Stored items
>>>>
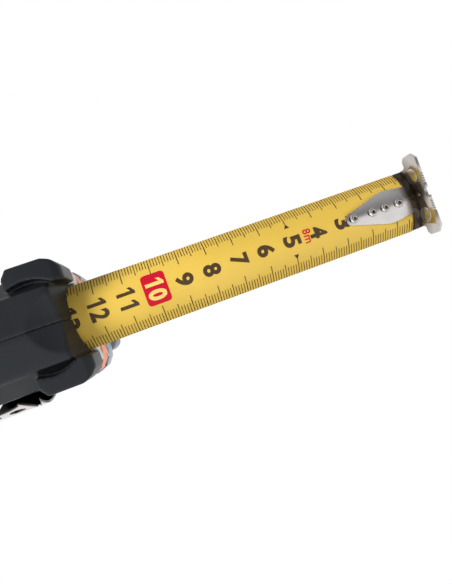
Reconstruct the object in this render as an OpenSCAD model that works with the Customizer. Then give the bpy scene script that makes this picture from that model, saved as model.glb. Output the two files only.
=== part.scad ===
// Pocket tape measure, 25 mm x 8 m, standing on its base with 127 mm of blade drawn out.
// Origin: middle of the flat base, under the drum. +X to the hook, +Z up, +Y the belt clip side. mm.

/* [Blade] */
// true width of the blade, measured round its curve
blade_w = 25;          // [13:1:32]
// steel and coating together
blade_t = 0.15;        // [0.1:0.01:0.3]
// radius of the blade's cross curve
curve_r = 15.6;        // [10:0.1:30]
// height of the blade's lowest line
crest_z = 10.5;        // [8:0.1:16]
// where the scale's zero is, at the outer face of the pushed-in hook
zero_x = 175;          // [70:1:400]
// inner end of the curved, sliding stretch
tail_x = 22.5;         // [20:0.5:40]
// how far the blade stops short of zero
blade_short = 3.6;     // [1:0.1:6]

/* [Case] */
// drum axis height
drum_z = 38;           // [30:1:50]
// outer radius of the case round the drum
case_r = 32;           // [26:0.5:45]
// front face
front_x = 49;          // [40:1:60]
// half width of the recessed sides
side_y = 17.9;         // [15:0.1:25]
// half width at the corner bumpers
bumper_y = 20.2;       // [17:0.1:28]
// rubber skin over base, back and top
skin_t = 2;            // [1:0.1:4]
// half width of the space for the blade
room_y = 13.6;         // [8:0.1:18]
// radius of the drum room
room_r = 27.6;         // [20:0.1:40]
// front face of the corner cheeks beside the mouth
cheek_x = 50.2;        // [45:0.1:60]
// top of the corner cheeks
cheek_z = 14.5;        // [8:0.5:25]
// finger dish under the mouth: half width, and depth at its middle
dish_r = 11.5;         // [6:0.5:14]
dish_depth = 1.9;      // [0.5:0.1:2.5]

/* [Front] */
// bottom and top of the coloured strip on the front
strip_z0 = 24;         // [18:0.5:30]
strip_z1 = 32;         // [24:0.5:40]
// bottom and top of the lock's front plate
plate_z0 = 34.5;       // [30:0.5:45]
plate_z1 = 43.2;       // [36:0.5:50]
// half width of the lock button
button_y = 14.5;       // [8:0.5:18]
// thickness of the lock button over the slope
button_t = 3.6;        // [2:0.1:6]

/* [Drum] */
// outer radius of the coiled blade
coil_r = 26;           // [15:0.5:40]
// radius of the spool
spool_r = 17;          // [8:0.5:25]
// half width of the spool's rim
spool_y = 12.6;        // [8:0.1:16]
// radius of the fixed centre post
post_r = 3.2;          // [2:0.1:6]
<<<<
>>>>
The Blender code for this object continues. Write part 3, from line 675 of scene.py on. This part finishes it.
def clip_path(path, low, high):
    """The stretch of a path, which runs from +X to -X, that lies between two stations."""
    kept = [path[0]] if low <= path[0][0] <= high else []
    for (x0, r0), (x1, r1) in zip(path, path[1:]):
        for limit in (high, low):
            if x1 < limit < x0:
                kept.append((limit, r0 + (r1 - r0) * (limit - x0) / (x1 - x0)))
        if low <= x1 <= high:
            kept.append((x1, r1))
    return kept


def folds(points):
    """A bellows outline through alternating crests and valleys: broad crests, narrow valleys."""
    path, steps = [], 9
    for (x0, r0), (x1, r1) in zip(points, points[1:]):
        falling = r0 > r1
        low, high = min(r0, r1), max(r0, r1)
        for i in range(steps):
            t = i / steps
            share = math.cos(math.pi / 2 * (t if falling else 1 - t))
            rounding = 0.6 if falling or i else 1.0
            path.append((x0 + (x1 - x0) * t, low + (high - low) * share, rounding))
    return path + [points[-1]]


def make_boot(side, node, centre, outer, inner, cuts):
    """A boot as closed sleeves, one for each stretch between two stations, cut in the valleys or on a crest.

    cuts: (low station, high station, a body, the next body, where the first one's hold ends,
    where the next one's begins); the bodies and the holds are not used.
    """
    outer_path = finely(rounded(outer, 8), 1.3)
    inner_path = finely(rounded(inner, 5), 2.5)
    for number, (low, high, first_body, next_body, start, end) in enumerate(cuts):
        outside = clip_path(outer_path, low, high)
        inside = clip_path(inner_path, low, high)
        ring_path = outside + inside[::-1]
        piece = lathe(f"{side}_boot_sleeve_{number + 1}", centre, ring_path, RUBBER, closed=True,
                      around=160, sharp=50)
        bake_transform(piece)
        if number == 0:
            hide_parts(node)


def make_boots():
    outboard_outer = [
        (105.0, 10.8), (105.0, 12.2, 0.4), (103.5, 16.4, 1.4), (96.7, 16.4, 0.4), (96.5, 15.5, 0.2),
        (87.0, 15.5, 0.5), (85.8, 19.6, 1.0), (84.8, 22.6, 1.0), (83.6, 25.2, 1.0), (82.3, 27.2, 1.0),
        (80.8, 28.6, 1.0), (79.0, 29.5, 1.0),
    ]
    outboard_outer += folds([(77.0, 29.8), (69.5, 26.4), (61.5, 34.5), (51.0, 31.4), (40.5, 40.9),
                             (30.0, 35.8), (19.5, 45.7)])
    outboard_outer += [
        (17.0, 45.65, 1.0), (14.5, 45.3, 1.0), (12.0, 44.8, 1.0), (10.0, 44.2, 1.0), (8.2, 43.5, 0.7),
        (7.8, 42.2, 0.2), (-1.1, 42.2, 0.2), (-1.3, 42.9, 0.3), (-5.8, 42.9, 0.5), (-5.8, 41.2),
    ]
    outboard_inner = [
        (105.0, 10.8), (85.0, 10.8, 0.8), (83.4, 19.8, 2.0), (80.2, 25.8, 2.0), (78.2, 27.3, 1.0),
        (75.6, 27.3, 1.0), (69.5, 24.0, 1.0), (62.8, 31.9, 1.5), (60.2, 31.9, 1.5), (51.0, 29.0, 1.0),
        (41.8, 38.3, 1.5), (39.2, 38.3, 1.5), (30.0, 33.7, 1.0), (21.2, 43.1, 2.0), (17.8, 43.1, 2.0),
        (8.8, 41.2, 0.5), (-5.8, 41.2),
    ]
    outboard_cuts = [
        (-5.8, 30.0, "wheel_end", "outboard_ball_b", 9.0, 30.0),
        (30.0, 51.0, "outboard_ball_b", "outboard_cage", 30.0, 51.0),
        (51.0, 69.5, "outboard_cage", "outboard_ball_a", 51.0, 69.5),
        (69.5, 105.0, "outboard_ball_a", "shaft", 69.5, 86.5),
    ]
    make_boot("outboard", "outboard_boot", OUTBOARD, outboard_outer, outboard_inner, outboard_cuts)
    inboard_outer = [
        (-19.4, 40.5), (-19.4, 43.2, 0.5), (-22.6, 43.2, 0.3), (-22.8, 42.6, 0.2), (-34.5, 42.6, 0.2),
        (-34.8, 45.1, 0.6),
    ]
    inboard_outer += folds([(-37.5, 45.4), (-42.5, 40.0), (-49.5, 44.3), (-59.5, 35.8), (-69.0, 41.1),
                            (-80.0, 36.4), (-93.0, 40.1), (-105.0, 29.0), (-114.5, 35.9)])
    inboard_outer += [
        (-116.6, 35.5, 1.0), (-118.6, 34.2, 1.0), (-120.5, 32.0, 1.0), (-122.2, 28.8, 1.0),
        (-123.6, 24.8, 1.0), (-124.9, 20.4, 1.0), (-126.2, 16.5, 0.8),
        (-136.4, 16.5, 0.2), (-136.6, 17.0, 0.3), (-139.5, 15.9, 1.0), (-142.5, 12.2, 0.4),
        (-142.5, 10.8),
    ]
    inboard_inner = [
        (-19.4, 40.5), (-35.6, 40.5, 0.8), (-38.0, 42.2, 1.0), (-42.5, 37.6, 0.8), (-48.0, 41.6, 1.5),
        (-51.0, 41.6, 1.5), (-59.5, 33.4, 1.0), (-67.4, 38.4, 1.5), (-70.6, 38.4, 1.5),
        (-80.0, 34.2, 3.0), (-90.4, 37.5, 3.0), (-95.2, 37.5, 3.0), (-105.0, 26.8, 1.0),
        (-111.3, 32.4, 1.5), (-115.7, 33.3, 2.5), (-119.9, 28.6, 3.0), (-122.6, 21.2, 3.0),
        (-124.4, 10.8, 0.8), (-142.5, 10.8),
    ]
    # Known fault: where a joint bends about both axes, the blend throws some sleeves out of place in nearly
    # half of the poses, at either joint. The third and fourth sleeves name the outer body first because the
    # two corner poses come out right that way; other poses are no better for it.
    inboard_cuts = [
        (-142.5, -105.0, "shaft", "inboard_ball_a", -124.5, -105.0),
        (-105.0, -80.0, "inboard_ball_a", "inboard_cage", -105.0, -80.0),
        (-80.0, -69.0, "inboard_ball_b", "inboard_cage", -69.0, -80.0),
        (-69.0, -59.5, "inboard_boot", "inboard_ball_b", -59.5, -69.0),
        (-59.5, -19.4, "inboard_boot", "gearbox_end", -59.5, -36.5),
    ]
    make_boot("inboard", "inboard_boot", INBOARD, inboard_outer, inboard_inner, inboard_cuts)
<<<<
Your instructions:
Above is a listing; print exactly its lines from the one with "Reconstruct the object" through the one with "clip side. mm.", and no other lines.

Answer to the problem:
Reconstruct the object in this render as an OpenSCAD model that works with the Customizer. Then give the bpy scene script that makes this picture from that model, saved as model.glb. Output the two files only.
=== part.scad ===
// Pocket tape measure, 25 mm x 8 m, standing on its base with 127 mm of blade drawn out.
// Origin: middle of the flat base, under the drum. +X to the hook, +Z up, +Y the belt clip side. mm.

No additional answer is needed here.